JSON records of objects
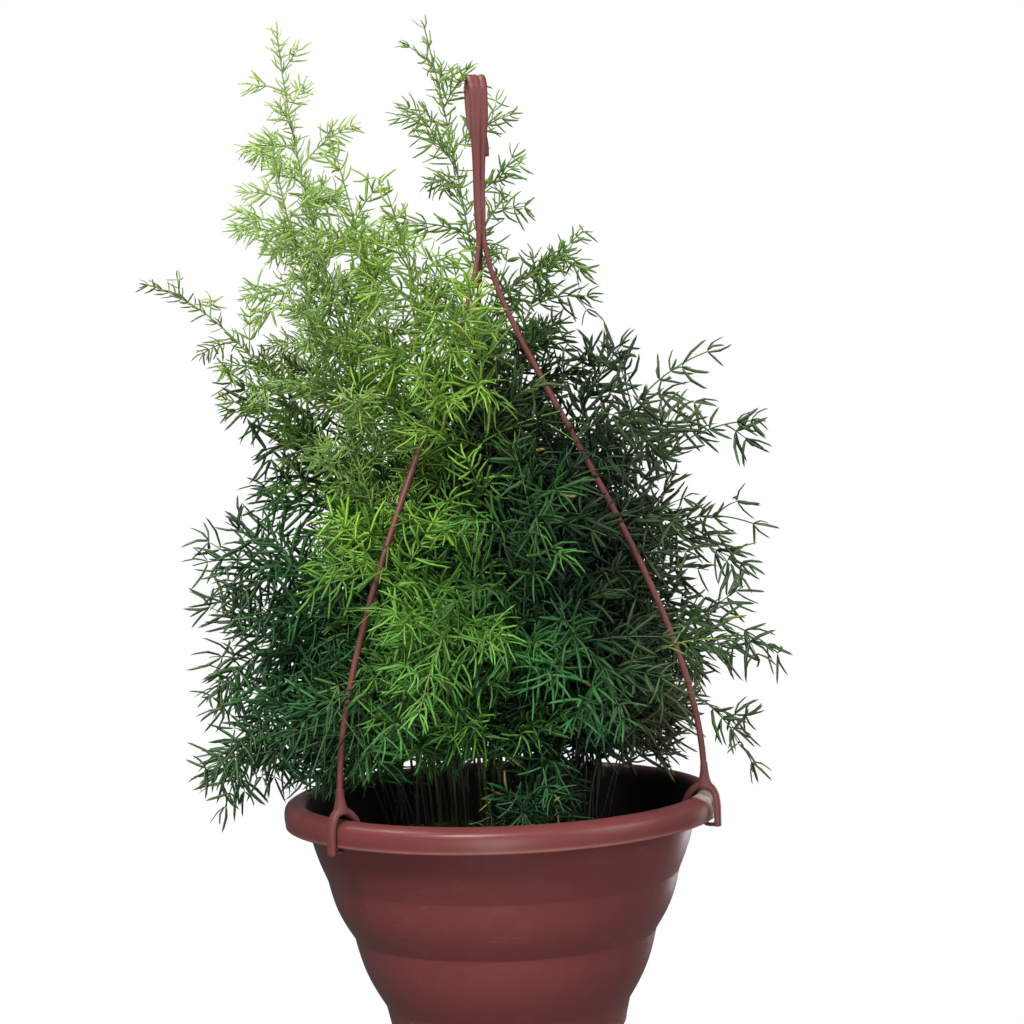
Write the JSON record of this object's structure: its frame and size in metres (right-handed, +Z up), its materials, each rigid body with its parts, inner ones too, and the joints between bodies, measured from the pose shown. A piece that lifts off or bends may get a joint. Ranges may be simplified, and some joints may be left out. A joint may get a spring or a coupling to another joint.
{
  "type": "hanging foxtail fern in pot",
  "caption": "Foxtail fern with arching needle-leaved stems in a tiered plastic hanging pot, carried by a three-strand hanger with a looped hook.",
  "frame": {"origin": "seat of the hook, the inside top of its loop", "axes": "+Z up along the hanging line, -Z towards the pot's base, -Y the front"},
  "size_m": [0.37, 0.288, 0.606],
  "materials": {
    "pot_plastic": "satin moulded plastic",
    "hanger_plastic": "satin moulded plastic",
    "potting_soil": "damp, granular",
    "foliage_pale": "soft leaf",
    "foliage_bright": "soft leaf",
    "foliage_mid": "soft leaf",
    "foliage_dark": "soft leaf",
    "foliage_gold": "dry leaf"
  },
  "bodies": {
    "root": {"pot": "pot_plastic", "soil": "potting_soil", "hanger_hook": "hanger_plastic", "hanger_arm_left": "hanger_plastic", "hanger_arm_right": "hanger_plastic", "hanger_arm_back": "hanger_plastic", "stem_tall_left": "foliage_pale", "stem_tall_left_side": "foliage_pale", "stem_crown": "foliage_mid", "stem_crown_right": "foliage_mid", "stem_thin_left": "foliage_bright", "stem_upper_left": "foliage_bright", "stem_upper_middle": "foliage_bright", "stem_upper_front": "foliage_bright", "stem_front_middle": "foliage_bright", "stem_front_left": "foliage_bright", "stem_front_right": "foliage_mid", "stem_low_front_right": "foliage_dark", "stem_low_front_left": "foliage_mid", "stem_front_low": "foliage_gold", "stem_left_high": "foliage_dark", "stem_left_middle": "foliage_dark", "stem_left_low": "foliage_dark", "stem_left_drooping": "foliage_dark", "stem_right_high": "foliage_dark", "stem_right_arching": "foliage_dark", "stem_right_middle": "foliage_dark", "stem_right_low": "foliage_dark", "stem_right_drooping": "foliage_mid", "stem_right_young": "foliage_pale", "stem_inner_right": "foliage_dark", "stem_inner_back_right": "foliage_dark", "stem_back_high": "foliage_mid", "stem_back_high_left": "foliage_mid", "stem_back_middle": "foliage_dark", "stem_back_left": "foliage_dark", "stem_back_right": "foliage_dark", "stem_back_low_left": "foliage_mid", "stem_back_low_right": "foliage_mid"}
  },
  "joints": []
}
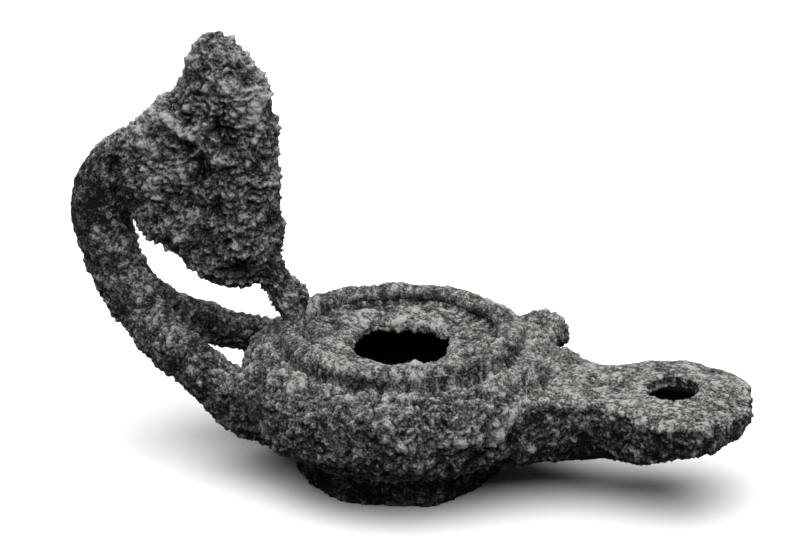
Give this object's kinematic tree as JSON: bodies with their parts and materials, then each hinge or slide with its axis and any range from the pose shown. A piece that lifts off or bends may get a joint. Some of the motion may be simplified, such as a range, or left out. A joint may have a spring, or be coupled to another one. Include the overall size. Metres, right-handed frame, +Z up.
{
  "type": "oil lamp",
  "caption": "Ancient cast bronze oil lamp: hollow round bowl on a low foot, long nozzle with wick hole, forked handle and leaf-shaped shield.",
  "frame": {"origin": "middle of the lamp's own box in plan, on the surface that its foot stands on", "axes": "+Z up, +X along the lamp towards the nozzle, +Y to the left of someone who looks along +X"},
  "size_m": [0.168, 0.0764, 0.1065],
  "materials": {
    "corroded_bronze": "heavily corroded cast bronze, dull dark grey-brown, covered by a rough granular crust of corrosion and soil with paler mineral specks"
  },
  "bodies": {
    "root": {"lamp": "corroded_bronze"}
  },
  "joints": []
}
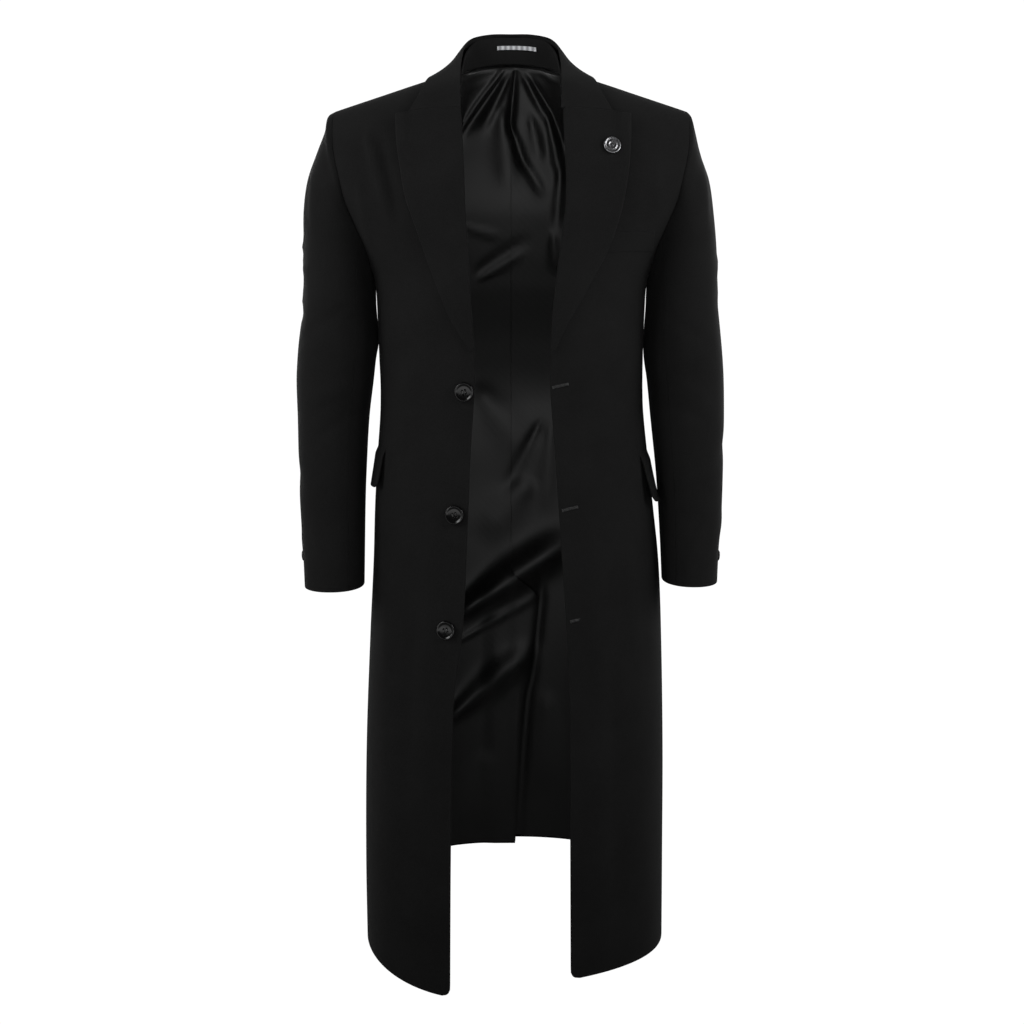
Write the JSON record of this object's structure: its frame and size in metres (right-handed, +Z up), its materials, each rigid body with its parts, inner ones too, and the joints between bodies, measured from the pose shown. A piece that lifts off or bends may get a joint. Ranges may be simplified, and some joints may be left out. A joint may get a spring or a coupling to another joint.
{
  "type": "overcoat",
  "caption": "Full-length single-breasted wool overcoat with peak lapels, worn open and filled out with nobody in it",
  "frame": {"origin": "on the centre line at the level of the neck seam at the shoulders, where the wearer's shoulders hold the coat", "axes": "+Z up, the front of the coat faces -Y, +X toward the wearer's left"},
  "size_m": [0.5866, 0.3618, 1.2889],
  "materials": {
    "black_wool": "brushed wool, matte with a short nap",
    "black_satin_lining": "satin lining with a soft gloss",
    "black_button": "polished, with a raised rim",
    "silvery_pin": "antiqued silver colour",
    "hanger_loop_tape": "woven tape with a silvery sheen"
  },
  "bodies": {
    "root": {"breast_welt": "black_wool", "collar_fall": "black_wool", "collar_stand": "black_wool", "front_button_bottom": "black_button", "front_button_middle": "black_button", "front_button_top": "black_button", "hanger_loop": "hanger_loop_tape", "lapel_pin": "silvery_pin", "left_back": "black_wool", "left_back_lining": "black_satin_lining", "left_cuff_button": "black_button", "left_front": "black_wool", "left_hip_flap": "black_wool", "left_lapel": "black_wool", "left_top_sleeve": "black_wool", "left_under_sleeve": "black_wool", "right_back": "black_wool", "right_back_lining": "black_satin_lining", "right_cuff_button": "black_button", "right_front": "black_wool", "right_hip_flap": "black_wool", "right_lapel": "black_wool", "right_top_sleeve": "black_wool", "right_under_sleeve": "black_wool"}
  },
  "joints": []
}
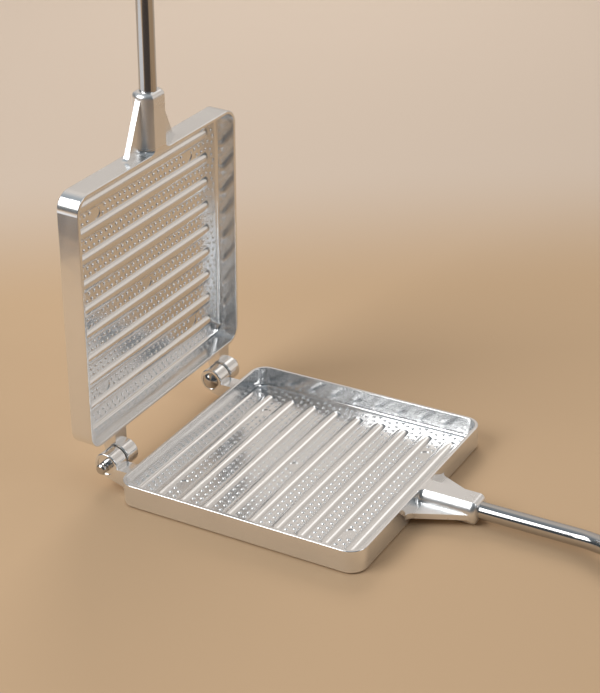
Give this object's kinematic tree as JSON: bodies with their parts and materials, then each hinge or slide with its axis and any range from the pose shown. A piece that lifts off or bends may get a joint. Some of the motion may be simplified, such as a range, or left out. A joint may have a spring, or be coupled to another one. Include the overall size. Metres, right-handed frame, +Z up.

### THE EXERCISE
Repeat the lines above exactly.

### COMPLETE ANSWER
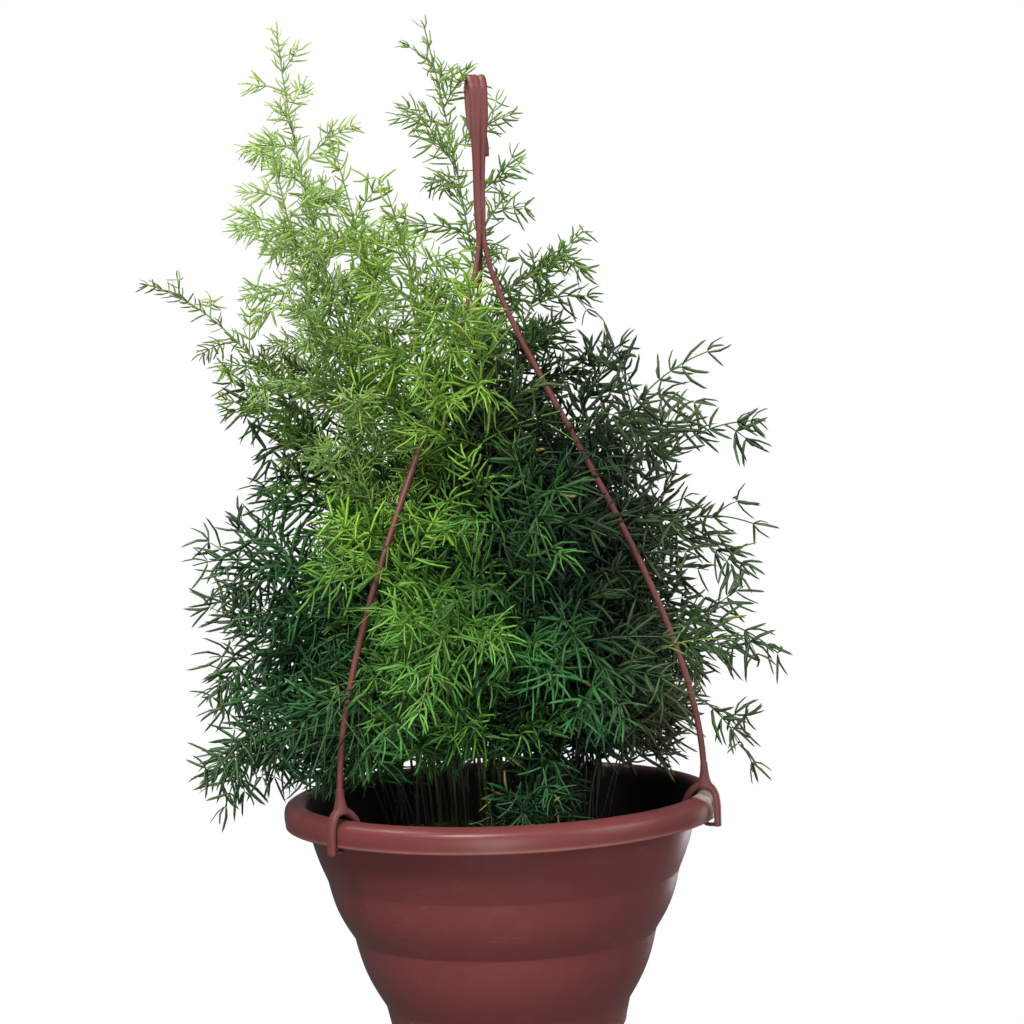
Write the JSON record of this object's structure: its frame and size in metres (right-handed, +Z up), its materials, each rigid body with its parts, inner ones too, and the joints between bodies, measured from the pose shown. A piece that lifts off or bends may get a joint. Ranges may be simplified, and some joints may be left out. A joint may get a spring or a coupling to another joint.
{
  "type": "hanging foxtail fern in pot",
  "caption": "Foxtail fern with arching needle-leaved stems in a tiered plastic hanging pot, carried by a three-strand hanger with a looped hook.",
  "frame": {"origin": "seat of the hook, the inside top of its loop", "axes": "+Z up along the hanging line, -Z towards the pot's base, -Y the front"},
  "size_m": [0.37, 0.288, 0.606],
  "materials": {
    "pot_plastic": "satin moulded plastic",
    "hanger_plastic": "satin moulded plastic",
    "potting_soil": "damp, granular",
    "foliage_pale": "soft leaf",
    "foliage_bright": "soft leaf",
    "foliage_mid": "soft leaf",
    "foliage_dark": "soft leaf",
    "foliage_gold": "dry leaf"
  },
  "bodies": {
    "root": {"pot": "pot_plastic", "soil": "potting_soil", "hanger_hook": "hanger_plastic", "hanger_arm_left": "hanger_plastic", "hanger_arm_right": "hanger_plastic", "hanger_arm_back": "hanger_plastic", "stem_tall_left": "foliage_pale", "stem_tall_left_side": "foliage_pale", "stem_crown": "foliage_mid", "stem_crown_right": "foliage_mid", "stem_thin_left": "foliage_bright", "stem_upper_left": "foliage_bright", "stem_upper_middle": "foliage_bright", "stem_upper_front": "foliage_bright", "stem_front_middle": "foliage_bright", "stem_front_left": "foliage_bright", "stem_front_right": "foliage_mid", "stem_low_front_right": "foliage_dark", "stem_low_front_left": "foliage_mid", "stem_front_low": "foliage_gold", "stem_left_high": "foliage_dark", "stem_left_middle": "foliage_dark", "stem_left_low": "foliage_dark", "stem_left_drooping": "foliage_dark", "stem_right_high": "foliage_dark", "stem_right_arching": "foliage_dark", "stem_right_middle": "foliage_dark", "stem_right_low": "foliage_dark", "stem_right_drooping": "foliage_mid", "stem_right_young": "foliage_pale", "stem_inner_right": "foliage_dark", "stem_inner_back_right": "foliage_dark", "stem_back_high": "foliage_mid", "stem_back_high_left": "foliage_mid", "stem_back_middle": "foliage_dark", "stem_back_left": "foliage_dark", "stem_back_right": "foliage_dark", "stem_back_low_left": "foliage_mid", "stem_back_low_right": "foliage_mid"}
  },
  "joints": []
}
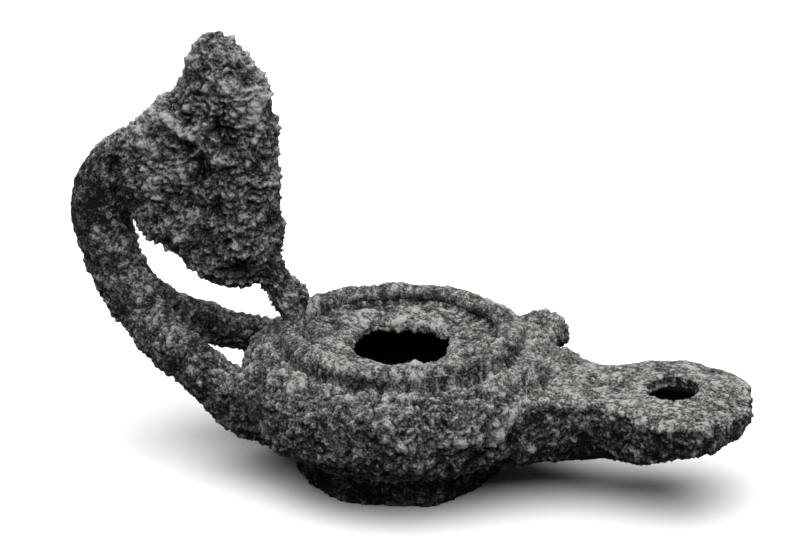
Give this object's kinematic tree as JSON: bodies with their parts and materials, then each hinge or slide with its axis and any range from the pose shown. A piece that lifts off or bends may get a joint. Some of the motion may be simplified, such as a range, or left out. A joint may have a spring, or be coupled to another one. Include the overall size. Metres, right-handed frame, +Z up.
{
  "type": "oil lamp",
  "caption": "Ancient cast bronze oil lamp: hollow round bowl on a low foot, long nozzle with wick hole, forked handle and leaf-shaped shield.",
  "frame": {"origin": "middle of the lamp's own box in plan, on the surface that its foot stands on", "axes": "+Z up, +X along the lamp towards the nozzle, +Y to the left of someone who looks along +X"},
  "size_m": [0.168, 0.0764, 0.1065],
  "materials": {
    "corroded_bronze": "heavily corroded cast bronze, dull dark grey-brown, covered by a rough granular crust of corrosion and soil with paler mineral specks"
  },
  "bodies": {
    "root": {"lamp": "corroded_bronze"}
  },
  "joints": []
}
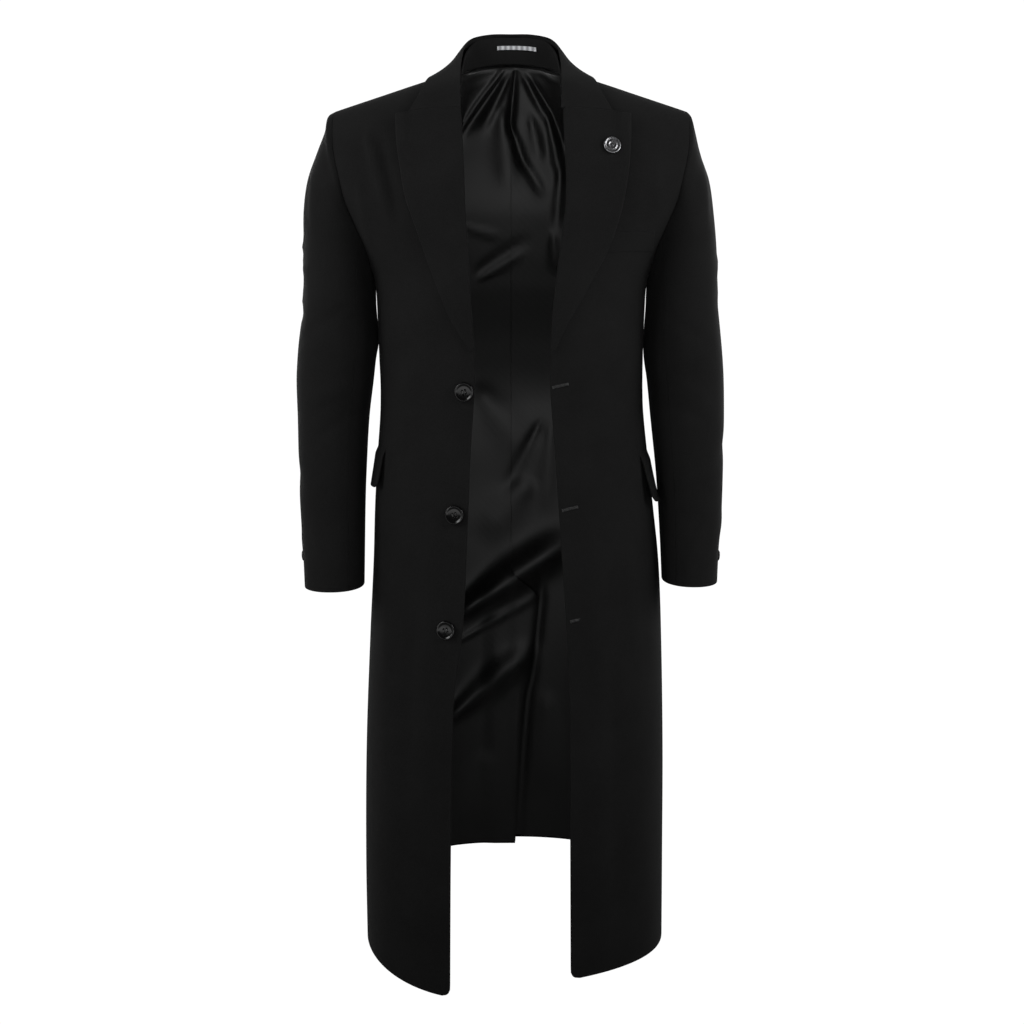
Write the JSON record of this object's structure: its frame and size in metres (right-handed, +Z up), its materials, each rigid body with its parts, inner ones too, and the joints between bodies, measured from the pose shown. A piece that lifts off or bends may get a joint. Ranges may be simplified, and some joints may be left out. A joint may get a spring or a coupling to another joint.
{
  "type": "overcoat",
  "caption": "Full-length single-breasted wool overcoat with peak lapels, worn open and filled out with nobody in it",
  "frame": {"origin": "on the centre line at the level of the neck seam at the shoulders, where the wearer's shoulders hold the coat", "axes": "+Z up, the front of the coat faces -Y, +X toward the wearer's left"},
  "size_m": [0.5866, 0.3618, 1.2889],
  "materials": {
    "black_wool": "brushed wool, matte with a short nap",
    "black_satin_lining": "satin lining with a soft gloss",
    "black_button": "polished, with a raised rim",
    "silvery_pin": "antiqued silver colour",
    "hanger_loop_tape": "woven tape with a silvery sheen"
  },
  "bodies": {
    "root": {"breast_welt": "black_wool", "collar_fall": "black_wool", "collar_stand": "black_wool", "front_button_bottom": "black_button", "front_button_middle": "black_button", "front_button_top": "black_button", "hanger_loop": "hanger_loop_tape", "lapel_pin": "silvery_pin", "left_back": "black_wool", "left_back_lining": "black_satin_lining", "left_cuff_button": "black_button", "left_front": "black_wool", "left_hip_flap": "black_wool", "left_lapel": "black_wool", "left_top_sleeve": "black_wool", "left_under_sleeve": "black_wool", "right_back": "black_wool", "right_back_lining": "black_satin_lining", "right_cuff_button": "black_button", "right_front": "black_wool", "right_hip_flap": "black_wool", "right_lapel": "black_wool", "right_top_sleeve": "black_wool", "right_under_sleeve": "black_wool"}
  },
  "joints": []
}
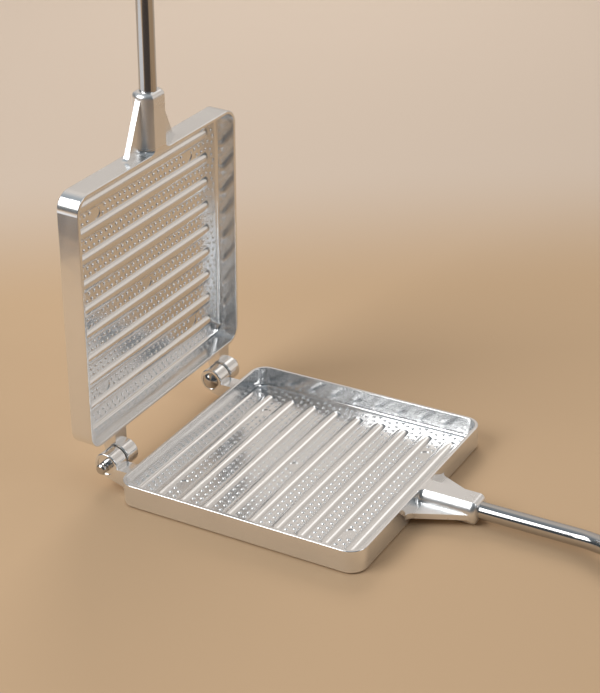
Give this object's kinematic tree as JSON: bodies with their parts and materials, then each hinge or slide with its axis and any range from the pose shown. A piece that lifts off or bends may get a joint. Some of the motion may be simplified, such as a range, or left out. A joint may have a spring, or be coupled to another one. Include the overall size. Metres, right-handed frame, +Z up.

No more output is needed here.